For Canadians who do not believe in co-incidences, it was no co-incidence the announcement by Trudeau in his Throne Speech that our men and women in the service of our Canadian (soon to be dis-armed) Forces would be facing cutbacks to be a ‘leaner’ force was followed by the appointment of Omar Alghabra as Parliamentary Secretary to the Minister of Foreign Affairs and a misleading opinion piece by Chretien-era appointee Senator Romeo Dallaire.
The message of a ‘leaner’ Canadian military, Trudeau doublespeak for cuts, follows the first Trudeau pronouncement to ‘back away’ from our Western Coalition partners in the fight against international terrorism. Canadian Foreign Policy is taking an extreme shift to the left.
Saudi-born Alghabra, former head of the Canadian Arab Federation, has been out-spoken in his support of terrorist organizations like Hamas and Hezbollah. Part of the boycott Israel lobby, as the Parliamentary Secretary in charge of consular affairs, Alghabra has a publically undefined role in determining which migrants will be brought to Canada.

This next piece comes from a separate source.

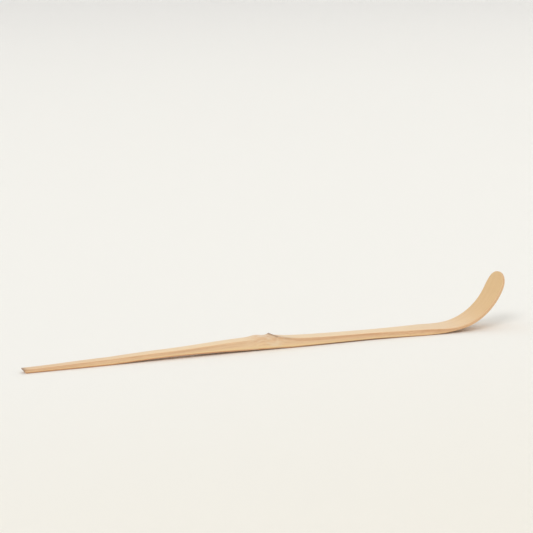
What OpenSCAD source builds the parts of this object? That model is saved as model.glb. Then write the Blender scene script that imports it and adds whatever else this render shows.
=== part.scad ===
// Bamboo tea scoop, carved and bent from one split of bamboo.
// +X runs from the cut butt to the tip of the blade, +Z is up, and the scoop lies
// on its underside at Z = 0 with its blade turned up. All sizes are in millimetres.

/* [Overall] */
// Length along the table, from the cut butt to the tip of the blade
length = 180; // [170:1:190]
// Highest gap between the table and the hollowed underside of the stem
arch_rise = 0.85; // [0:0.05:1.2]
// Distance from the butt to the highest point of that gap
arch_crest = 57; // [50:1:64]
// Width of the small chamfers along the two upper edges
top_chamfer = 0.2; // [0.1:0.05:0.35]
// Width of the knife-cut bevels along the stem's two lower edges
low_bevel = 0.36; // [0.1:0.02:0.4]
// How far the rounded underside of the stem stands below its two edges
belly = 0.12; // [0.1:0.01:0.15]
// Rise of the rounded skin above its two edges
crown = 0.15; // [0:0.05:0.25]

/* [Butt half of the stem] */
// Width at the cut butt
butt_w = 3.3; // [3:0.1:5]
// Thickness at the cut butt
butt_t = 1.55; // [1.4:0.05:1.8]
// How far the butt's slanting cut runs back from its upper edge to its lower one
butt_rake = 1; // [0:0.1:1.8]
// Thickness of the slender stretch between the butt and the swell
slim_t = 2.25; // [1.9:0.05:2.5]
// Width just before the node
node_w = 5.5; // [5.2:0.1:7]
// Thickness just before the node, without the ridge
node_t = 3.95; // [3.4:0.05:4.1]

/* [Node] */
// Place of the sheath scar, from mid-length towards the tip
scar_x = -0.6; // [-4:0.1:6]
// Height of the rounded nodal ridge above the skin
ridge_h = 0.5; // [0:0.05:0.7]
// Distance of the ridge's top from the scar
ridge_gap = 5.3; // [5:0.1:8]
// Height of the thin lip along the scar
lip_h = 0.6; // [0:0.05:0.7]
// How much higher the lip stands at its far edge, and lower at its near edge
lip_lean = 0.3; // [0:0.05:0.4]
// How far the scar slants across the width
scar_slant = 1.5; // [0:0.1:2.5]

/* [Blade half of the stem] */
// Width just past the scar
waist_w = 5.2; // [4.8:0.1:6]
// Thickness of the straight stem just past the scar
waist_t = 3.35; // [2.8:0.05:3.5]
// Extra thickness left standing right behind the scar
waist_swell = 1.1; // [0:0.05:1.2]
// Width of the straight stem before it flares into the blade
stem_w = 6; // [5.6:0.1:7.2]
// Thickness where the bend begins
neck_t = 2.4; // [1.8:0.05:2.5]

/* [Blade] */
// Greatest width of the blade
blade_w = 11; // [9:0.1:12.5]
// Thickness of the blade
blade_t = 1.25; // [1:0.05:1.5]
// Thickness at the rim of the tip
rim_t = 0.9; // [0.7:0.05:1]
// Radius of the gentle curve that leads into the bend
lead_r = 76; // [65:1:85]
// Angle turned by the gentle curve
lead_a = 10.8; // [8:0.1:13]
// Radius of the heat-made bend
bend_r = 23.1; // [20:0.1:26]
// Steepness of the blade's end above the table
bend_a = 74; // [65:1:78]
// Straight length past the bend
end_len = 2.5; // [1.5:0.1:6]
// Length of the rounded end of the outline
tip_len = 7.2; // [6:0.1:8]

/* [Hidden] */
bamboo = [0.87, 0.73, 0.56];

rest_cut = 0.1;       // taken off the underside so that it lies flat
bevel_steep = 1.5;    // height of the lower bevels, in their widths
blade_bevel = 0.15;   // width they narrow to on the blade
rake_fade = 3;        // length over which the slant of the butt's cut fades
butt_reach = 27;       // length over which the arch rises, on the butt side
blade_reach = 38;     // length over which it falls again, on the blade side
heel_len = 32;        // length over which the butt's thin end thickens
swell_len = 38;       // length over which the stem swells towards the node
swell_gap = 2.2;      // distance from the end of that swell to the scar
ridge_spread = 2.7;   // half-length of the nodal ridge
lip_spread = 1.2;     // length over which the scar's lip fades
waist_fade = 6.4;     // length over which the waist's swell and pinch fade
flare_len = 41;       // length over which the stem flares into the blade
flare_lead = 23;      // how far before the bend the flare begins
tip_fullness = 3;     // 2 rounds the tip as an ellipse, more fills out its shoulders
step_gap = 0.24;      // length of the steep step down from the scar's lip
arc_deg = 180 / PI;

lead_len = lead_r * lead_a / arc_deg;
bend_len = bend_r * (bend_a - lead_a) / arc_deg;
lead_end = [lead_r * sin(lead_a), lead_r * (1 - cos(lead_a))];
bend_end = lead_end + bend_r * [sin(bend_a) - sin(lead_a), cos(lead_a) - cos(bend_a)];
blade_span = bend_end.x + end_len * cos(bend_a);
butt_x = -length / 2;
neck_s = length - blade_span;
total_s = neck_s + lead_len + bend_len + end_len;
scar_s = scar_x - butt_x;
flare_s = neck_s - flare_lead;

function clamped(v) = max(0, min(1, v));
function eased(v) = let (c = clamped(v)) c * c * (3 - 2 * c);
function between(a, b, v) = a + (b - a) * v;

// Underside line: [x, z, slope angle] at arc length s from the butt
function spine(s) =
    let (p = s - neck_s, q = p - lead_len, r = q - bend_len,
         la = p / lead_r * arc_deg, ba = lead_a + q / bend_r * arc_deg)
    p <= 0 ? [s, 0, 0]
    : q <= 0 ? [neck_s + lead_r * sin(la), lead_r * (1 - cos(la)), la]
    : r <= 0 ? [neck_s + lead_end.x + bend_r * (sin(ba) - sin(lead_a)),
                lead_end.y + bend_r * (cos(lead_a) - cos(ba)), ba]
    : [neck_s + bend_end.x + r * cos(bend_a), bend_end.y + r * sin(bend_a), bend_a];

// Height of the hollowed underside
function arch(s) =
    let (d = s - arch_crest, reach = d < 0 ? butt_reach : blade_reach)
    arch_rise * cos(90 * clamped(abs(d) / reach));

// The lip's rise towards the scar, from 0 to 1
function lip(s) = s < scar_s ? exp((s - scar_s) / lip_spread) : 0;

// Thickness on the butt side of the scar: the stem, its swell, the ridge and the lip
function butt_side_t(s) =
    let (slim = between(butt_t, slim_t, eased(s / heel_len)),
         swell = eased((s - scar_s + swell_gap + swell_len) / swell_len),
         d = (s - scar_s + ridge_gap) / ridge_spread)
    slim + (node_t - slim_t) * swell + ridge_h * exp(-d * d) + lip_h * lip(s);

// Thickness on the blade side: a straight taper, then the thin blade and its rim
function blade_side_t(s) =
    let (stem = between(waist_t, neck_t, clamped((s - scar_s) / (neck_s - scar_s))),
         blade = between(stem, blade_t, eased((s - neck_s) / lead_len)),
         edge = between(blade, rim_t, eased((s - total_s + tip_len) / tip_len)))
    edge + waist_swell * exp((scar_s - s) / waist_fade);

function thickness(s) = s < scar_s ? butt_side_t(s) : blade_side_t(s);

// Width of the outline, rounded off over the last tip_len
function width(s) =
    let (butt_side = between(butt_w, node_w, clamped(s / scar_s)),
         pinch = (stem_w - waist_w) * exp(min(0, scar_s - s) / waist_fade),
         stem = between(stem_w - pinch, blade_w, eased((s - flare_s) / flare_len)),
         end = clamped((s - total_s + tip_len) / tip_len))
    between(butt_side, stem, eased((s - scar_s + 1.5) / 3)) * sqrt(1 - pow(end, tip_fullness));

// Slant of the scar: the rings near it lean, and the lean fades along the stem
function slant(s, side) =
    let (d = (s - scar_s) / waist_fade) -scar_slant / 2 * side * exp(-d * d);

// Width of the lower bevels, which narrow onto the blade
function bevel(s) = between(low_bevel, blade_bevel, eased((s - flare_s) / flare_len));

// Cross-section as [y, height above the underside's middle], inset all round by trim;
// its top leans by lean from the middle to either edge
under_steps = 6;
crown_steps = 6;
function section(w, t, bevel, lean, trim) =
    let (h = w / 2 - trim, fit = min(1, w / 2.4), lo = bevel * fit, low = belly * fit + trim,
         side_foot = low + bevel_steep * lo,
         up = top_chamfer * fit, bulge = crown * fit, top = t - trim)
    concat([for (k = [0 : under_steps]) let (v = 2 * k / under_steps - 1)
               [(h - lo) * v, trim + (low - trim) * v * v]],
           [[h, side_foot], [h, top - up + lean]],
           [for (k = [0 : crown_steps]) let (v = 1 - 2 * k / crown_steps)
               [(h - up) * v, top + bulge * (1 - v * v) + lean * v]],
           [[-h, top - up - lean], [-h, side_foot]]);

// The butt's cut slants: the lower a place is, the further it is set back. Its upper edge,
// which edge_trim has lowered, isn't set back at all.
function rake(s, t, level) =
    butt_rake * (1 - clamped(level / (t - edge_trim))) * exp(-s / rake_fade);

function ring(s, trim) =
    let (p = spine(s), w = width(s), t = thickness(s))
    [for (q = section(w, t, bevel(s), lip_lean * lip(s), trim))
        [butt_x + p.x - q.y * sin(p.z) + slant(s, q.x / max(w / 2, 1)) + rake(s, t, q.y),
         q.x,
         p.y + arch(s) - rest_cut + q.y * cos(p.z)]];

// Arc lengths of the rings: closer together at the scar, round the bend and at the tip
butt_rings = 36;
stem_rings = 20;
blade_rings = 30;
tip_rings = 12;
edge_trim = 0.2;
near_scar = 3;
blade_start = neck_s - 2;
tip_start = total_s - tip_len;
last_turn = 88;
stations = concat(
    [for (i = [0 : butt_rings]) between(edge_trim, scar_s - near_scar, i / butt_rings)],
    [for (d = [2, 1.2, 0.6, 0.25]) scar_s - d],
    [scar_s - step_gap / 2, scar_s + step_gap / 2],
    [for (d = [0.6, 1.2, 2]) scar_s + d],
    [for (i = [0 : stem_rings]) between(scar_s + near_scar, blade_start, i / stem_rings)],
    [for (i = [1 : blade_rings]) between(blade_start, tip_start, i / blade_rings)],
    [for (i = [1 : tip_rings]) tip_start + tip_len * sin(last_turn * i / tip_rings)]);

// The solid through a list of rings with the same number of points
module swept(rings) {
    n = len(rings[0]);
    m = len(rings);
    polyhedron(
        points = [for (r = rings) each r],
        faces = concat(
            [[for (j = [0 : n - 1]) j]],
            [for (i = [0 : m - 2], j = [0 : n - 1]) let (k = (j + 1) % n)
                each [[i * n + j, (i + 1) * n + j, (i + 1) * n + k],
                      [i * n + j, (i + 1) * n + k, i * n + k]]],
            [[for (j = [n - 1 : -1 : 0]) (m - 1) * n + j]]),
        convexity = 4);
}

// The one carved piece: its butt edge is broken all round and its underside lies flat
module scoop() {
    color(bamboo)
    difference() {
        swept(concat([ring(0, edge_trim)], [for (s = stations) ring(s, 0)]));
        translate([-length, -blade_w, -2]) cube([2 * length, 2 * blade_w, 2]);
    }
}

scoop();
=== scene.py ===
import math

import bpy
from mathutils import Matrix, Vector


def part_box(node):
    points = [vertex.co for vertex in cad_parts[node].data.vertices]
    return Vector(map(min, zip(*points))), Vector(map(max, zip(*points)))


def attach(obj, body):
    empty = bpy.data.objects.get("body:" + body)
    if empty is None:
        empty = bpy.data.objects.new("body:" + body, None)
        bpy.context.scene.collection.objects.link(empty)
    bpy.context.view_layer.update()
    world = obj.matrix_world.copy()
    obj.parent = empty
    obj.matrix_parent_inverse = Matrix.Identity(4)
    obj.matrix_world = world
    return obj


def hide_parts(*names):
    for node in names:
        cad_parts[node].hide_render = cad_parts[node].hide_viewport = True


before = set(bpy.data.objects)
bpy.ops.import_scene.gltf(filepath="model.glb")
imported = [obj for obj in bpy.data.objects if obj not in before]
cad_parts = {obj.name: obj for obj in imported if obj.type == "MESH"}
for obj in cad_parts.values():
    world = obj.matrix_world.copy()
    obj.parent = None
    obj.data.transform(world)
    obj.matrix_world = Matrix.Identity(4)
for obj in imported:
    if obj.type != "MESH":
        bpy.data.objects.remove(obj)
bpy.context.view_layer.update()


# ---------------------------------------------------------------------------
# The view. The camera stands low in front of the scoop, towards its butt, so
# that the stem runs away to the right and the blade turns up at the far end.
# ---------------------------------------------------------------------------
mm = 0.001
low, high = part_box("scoop")
aim_height = 5 * mm
middle = Vector(((low.x + high.x) / 2, 0, aim_height))

view_turn = math.radians(24)
view_rise = math.radians(12.67)
view_distance = 0.6146
aim_turn = math.radians(-0.265)
aim_rise = math.radians(2.168)

back = Vector((-math.sin(view_turn) * math.cos(view_rise),
               -math.cos(view_turn) * math.cos(view_rise),
               math.sin(view_rise)))
camera = bpy.data.objects.new("camera", bpy.data.cameras.new("camera"))
camera.data.lens = 120
camera.data.sensor_width = 36
camera.data.clip_start = 0.05
camera.data.clip_end = 20
camera.location = middle + back * view_distance
camera.rotation_euler = (math.pi / 2 - view_rise + aim_rise, 0, -view_turn - aim_turn)
bpy.context.scene.collection.objects.link(camera)
bpy.context.scene.camera = camera
bpy.context.scene.view_settings.view_transform = "Standard"


# ---------------------------------------------------------------------------
# The table: a wide pale sheet of matt board that curls up far behind and all
# round, so that no edge of it shows. It isn't part of the scoop.
# ---------------------------------------------------------------------------
class Strand:
    """One value in a node tree, which Python's operators turn into Math nodes."""

    def __init__(self, bench, socket):
        self.bench = bench
        self.socket = socket

    def math(self, operation, *others):
        inputs = dict(enumerate((self, *others)))
        return self.bench.add("ShaderNodeMath", {"operation": operation}, inputs)

    def __add__(self, other):
        return self.math("ADD", other)

    def __sub__(self, other):
        return self.math("SUBTRACT", other)

    def __rsub__(self, other):
        return self.bench.value(other).math("SUBTRACT", self)

    def __mul__(self, other):
        return self.math("MULTIPLY", other)

    def __truediv__(self, other):
        return self.math("DIVIDE", other)

    def __pow__(self, other):
        return self.math("POWER", other)

    def __neg__(self):
        return self.math("MULTIPLY", -1.0)

    def __lt__(self, other):
        return self.math("LESS_THAN", other)

    def __gt__(self, other):
        return self.math("GREATER_THAN", other)

    def __abs__(self):
        return self.math("ABSOLUTE")

    __radd__ = __add__
    __rmul__ = __mul__

    def least(self, other):
        return self.math("MINIMUM", other)

    def most(self, other):
        return self.math("MAXIMUM", other)

    def clamped(self):
        return self.least(1.0).most(0.0)

    def eased(self):
        step = self.clamped()
        return step * step * (3 - 2 * step)

    def bump(self):
        """1 at zero, falling off as a bell does."""
        return (-(self * self)).math("EXPONENT")

    def split(self):
        node = self.bench.node("ShaderNodeSeparateXYZ", inputs={0: self})
        return [Strand(self.bench, node.outputs[k]) for k in range(3)]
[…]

The indifference by Dallaire for Canadian soldiers to throw away their sand-coloured berets, berets that were earned standing shoulder-to-shoulder with our NATO allies with a lot of precious Canadian blood in the dust of Afghanistan, in exchange for blue berets, should have Canadians even more alarmed.
There is an ongoing and serious security threat in the Middle East posed by international terrorism. The threat is not only a threat to innocent victims in that war-torn part of the world. It represents an active threat to international security and stability to our allies and to Canada, as we have seen in Paris and more recently San Bernardino here in North America. The brutal murders of Warrant Officer Patrice Vincent and Corporal Nathan Cirillo on Canadian soil means no Canadian is safe. This is why the Canadian Armed Forces must continue to be part of the solution as full, participating members of the international coalition against terrorism.
While Dallaire was quick to use misleading figures on the number of Canadians currently serving on UN peacekeeping missions, with the inference our Conservative Government somehow did not believe in peace, Dallaire should have acknowledged the drop in Canadian peacekeepers happened during the Chretien ‘decade of darkness’ years starting in 1996, the last year of the UN Mission in Rwanda. Canada’s UN troop contributions dropped in one year from 2,585 in 1995 to 254 by 1996.
Using peacekeeping as an excuse, Canadian soldiers will be ordered to abandon the honour and recognition we earned in Afghanistan. By pulling them back from the international coalition fighting terrorism, it will allow Trudeau to make larger cuts. Cutting our military and abandoning our allies is absolutely the wrong direction for Canada. As your Member of Parliament I will remind the government of its obligation to our NATO partners and its responsibility to protect the freedom, democracy, safety, and security of all Canadians.